I once heard a paraphrase of the Bible quoted, and I was interested as to the name of it. The preacher said it was from South Africa, but I was listening to a recording, thus unable to ask him what it was he was quoting. My searches online haven't given me anything yet. Anyone know the name of what I'm looking for?


----------



## Ivan (Jul 2, 2008)

danmpem said:


> I once heard a paraphrase of the Bible quoted, and I was interested as to the name of it. The preacher said it was from South Africa, but I was listening to a recording, thus unable to ask him what it was he was quoting. My searches online haven't given me anything yet. Anyone know the name of what I'm looking for?

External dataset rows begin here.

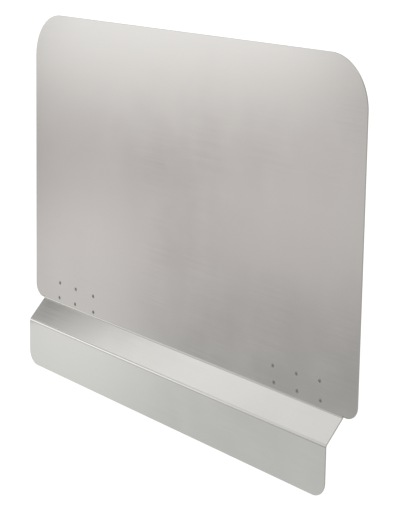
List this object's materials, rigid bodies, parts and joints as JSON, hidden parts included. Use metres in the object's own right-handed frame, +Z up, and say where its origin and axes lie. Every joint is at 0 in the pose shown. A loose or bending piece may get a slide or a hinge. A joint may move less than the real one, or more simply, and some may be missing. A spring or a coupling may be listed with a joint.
{
  "type": "sheet metal splash shield",
  "caption": "Upright sheet metal shield with rounded corners, a sloping ledge and a hanging skirt, with straps behind that hook it over a rim.",
  "frame": {"origin": "centre of the skirt's inner face, the face that bears on the outside of the rim", "axes": "+X along the bends, to the right for someone facing the skirt; +Y from the skirt towards the panel, into the rim; +Z up"},
  "size_m": [0.61, 0.0301, 0.457],
  "materials": {
    "sheet": "brushed",
    "strap": "mill finish",
    "weld": "heat tinted"
  },
  "bodies": {
    "root": {"shield_sheet": "sheet", "left_hook_strap": "strap", "right_hook_strap": "strap", "left_spot_weld_1": "weld", "left_spot_weld_2": "weld", "left_spot_weld_3": "weld", "left_spot_weld_4": "weld", "left_spot_weld_5": "weld", "left_spot_weld_6": "weld", "right_spot_weld_1": "weld", "right_spot_weld_2": "weld", "right_spot_weld_3": "weld", "right_spot_weld_4": "weld", "right_spot_weld_5": "weld", "right_spot_weld_6": "weld"}
  },
  "joints": []
}
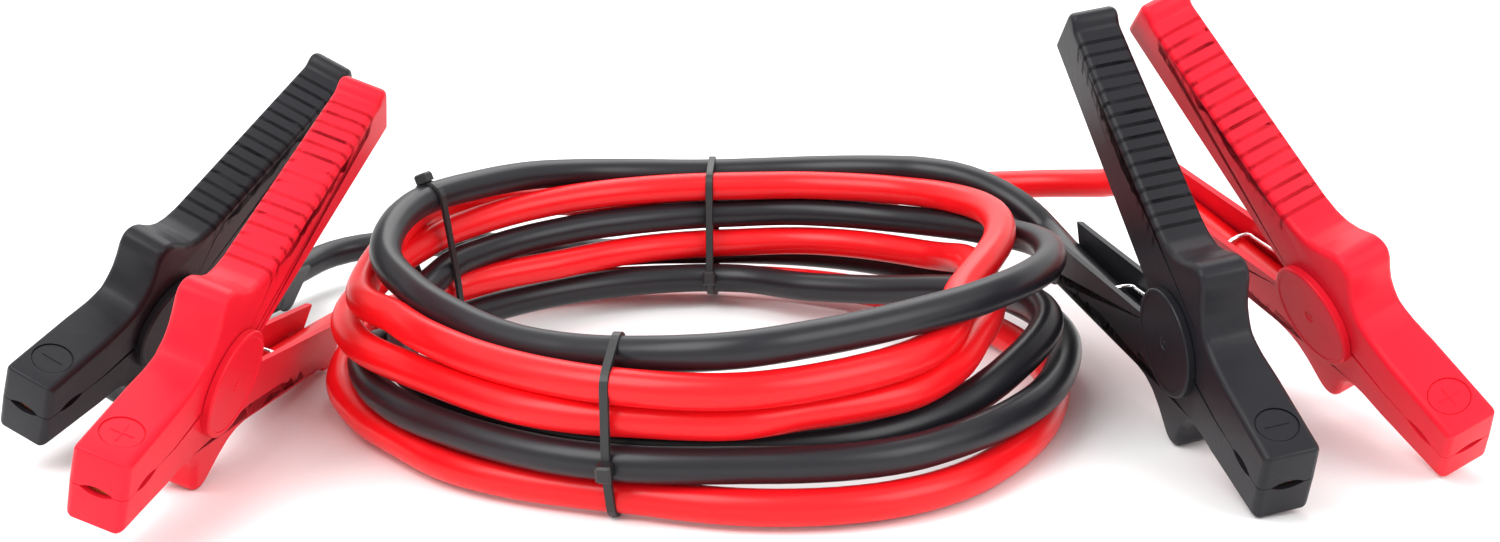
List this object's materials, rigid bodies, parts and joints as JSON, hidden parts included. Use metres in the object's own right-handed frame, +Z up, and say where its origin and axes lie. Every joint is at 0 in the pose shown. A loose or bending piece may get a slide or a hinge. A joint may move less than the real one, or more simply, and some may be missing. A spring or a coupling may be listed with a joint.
{
  "type": "car jumper cable set",
  "caption": "Red and black battery booster cables wound into one tied coil, with a spring clamp on every end.",
  "frame": {"origin": "on the floor, at the middle of the four clamps' footprint", "axes": "+X to the right along the row of clamps and the coil, +Y away from the jaws, +Z up"},
  "size_m": [0.542, 0.3307, 0.1632],
  "materials": {
    "red_plastic": "bright red moulded plastic, satin gloss",
    "black_plastic": "black moulded plastic, low sheen",
    "red_sheath": "smooth red soft PVC sheath",
    "black_sheath": "smooth black soft PVC sheath",
    "nickel_steel": "bright nickel-plated spring steel",
    "copper": "copper-plated toothed contact",
    "tie_nylon": "black nylon"
  },
  "bodies": {
    "cable_set": {"left_black_lower_lever": "black_plastic", "left_black_lower_contact": "copper", "left_black_pivot_pin": "nickel_steel", "left_black_torsion_spring": "nickel_steel", "left_black_cable_lead": "black_sheath", "left_red_lower_lever": "red_plastic", "left_red_lower_contact": "copper", "left_red_pivot_pin": "nickel_steel", "left_red_torsion_spring": "nickel_steel", "left_red_cable_lead": "red_sheath", "right_black_lower_lever": "black_plastic", "right_black_lower_contact": "copper", "right_black_pivot_pin": "nickel_steel", "right_black_torsion_spring": "nickel_steel", "right_black_cable_lead": "black_sheath", "right_red_lower_lever": "red_plastic", "right_red_lower_contact": "copper", "right_red_pivot_pin": "nickel_steel", "right_red_torsion_spring": "nickel_steel", "right_red_cable_lead": "red_sheath", "red_coil_band_1": "red_sheath", "black_coil_band_2": "black_sheath", "red_coil_band_3": "red_sheath", "black_coil_band_4": "black_sheath", "front_cable_tie": "tie_nylon", "back_cable_tie": "tie_nylon", "left_cable_tie": "tie_nylon"},
    "left_black_handle": {"left_black_upper_lever": "black_plastic", "left_black_upper_contact": "copper"},
    "left_red_handle": {"left_red_upper_lever": "red_plastic", "left_red_upper_contact": "copper"},
    "right_black_handle": {"right_black_upper_lever": "black_plastic", "right_black_upper_contact": "copper"},
    "right_red_handle": {"right_red_upper_lever": "red_plastic", "right_red_upper_contact": "copper"}
  },
  "joints": [
    {"name": "left_black_jaw", "type": "hinge", "parent": "cable_set", "child": "left_black_handle", "pos_m": [-0.23114, 0.01226, 0.04407], "axis": [-0.863, 0.2447, 0.442], "range_deg": [0, 30], "stiffness_Nm_per_rad": 2.4, "springref_deg": -41.83, "deforming": ["left_black_torsion_spring"]},
    {"name": "left_red_jaw", "type": "hinge", "parent": "cable_set", "child": "left_red_handle", "pos_m": [-0.18584, -0.06654, 0.04527], "axis": [-0.9239, 0.1536, 0.3505], "range_deg": [0, 30], "stiffness_Nm_per_rad": 2.4, "springref_deg": -41.83, "deforming": ["left_red_torsion_spring"]},
    {"name": "right_black_jaw", "type": "hinge", "parent": "cable_set", "child": "right_black_handle", "pos_m": [0.17156, -0.05494, 0.04559], "axis": [-0.9723, -0.1948, -0.1294], "range_deg": [0, 30], "stiffness_Nm_per_rad": 2.4, "springref_deg": -41.83, "deforming": ["right_black_torsion_spring"]},
    {"name": "right_red_jaw", "type": "hinge", "parent": "cable_set", "child": "right_red_handle", "pos_m": [0.22916, -0.03564, 0.05124], "axis": [-0.8874, -0.2354, -0.3965], "range_deg": [0, 30], "stiffness_Nm_per_rad": 2.4, "springref_deg": -41.83, "deforming": ["right_red_torsion_spring"]}
  ]
}
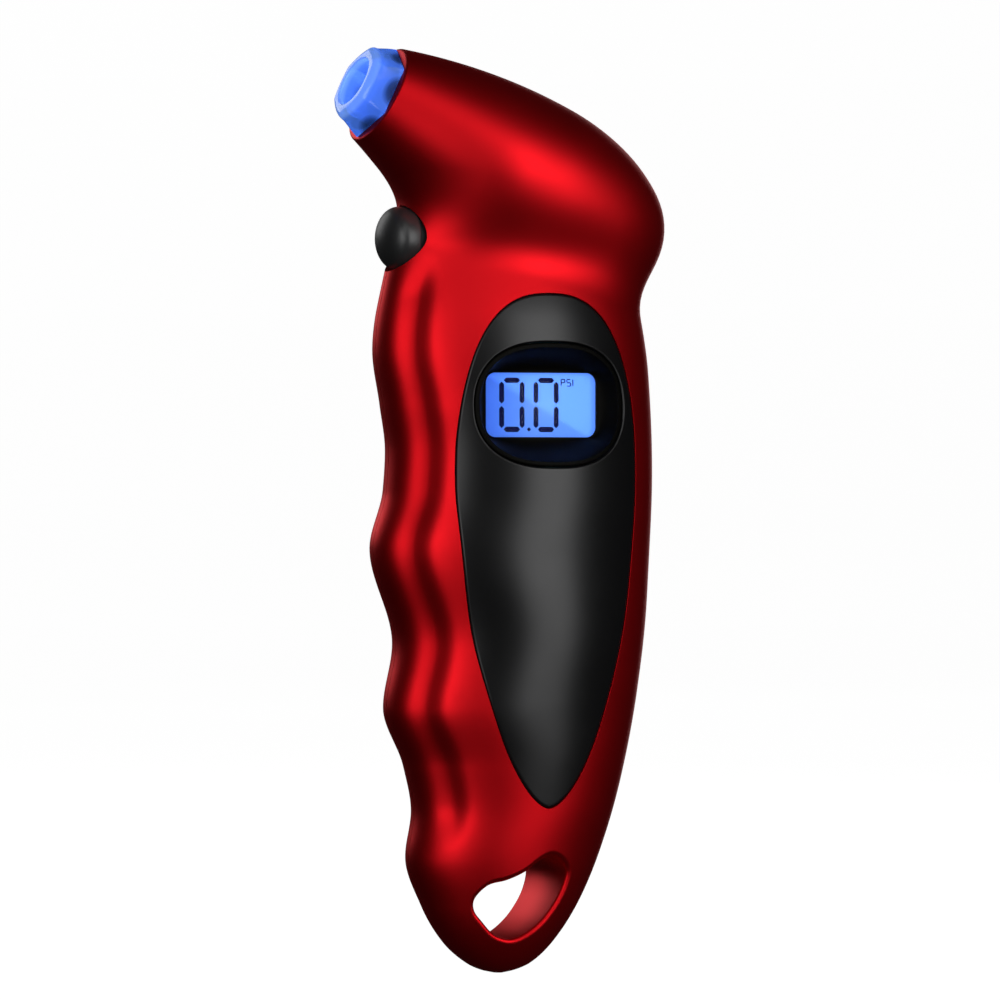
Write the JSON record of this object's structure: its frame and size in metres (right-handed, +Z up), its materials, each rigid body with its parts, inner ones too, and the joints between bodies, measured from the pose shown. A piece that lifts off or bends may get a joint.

Here's a link that might be helpful:

Institute for Scripture Research


----------



## danmpem (Jul 2, 2008)

Not quite...if I can find that sermon, all I have to do is write down the quote and Google it. But my old job allowed for me to listen to podcats so much that it was obscene. It may be hard to find.


----------



## TimV (Jul 2, 2008)

Tell me what you remember; I think I know most of what's commonly available in English and Afrikaans over there, but be aware that there are many other official languages like Zulu, Tswana etc... If it was in English, I doubt it was a native SA paraphrase, as there are so many English speaking countries with larger populations and more resources.


----------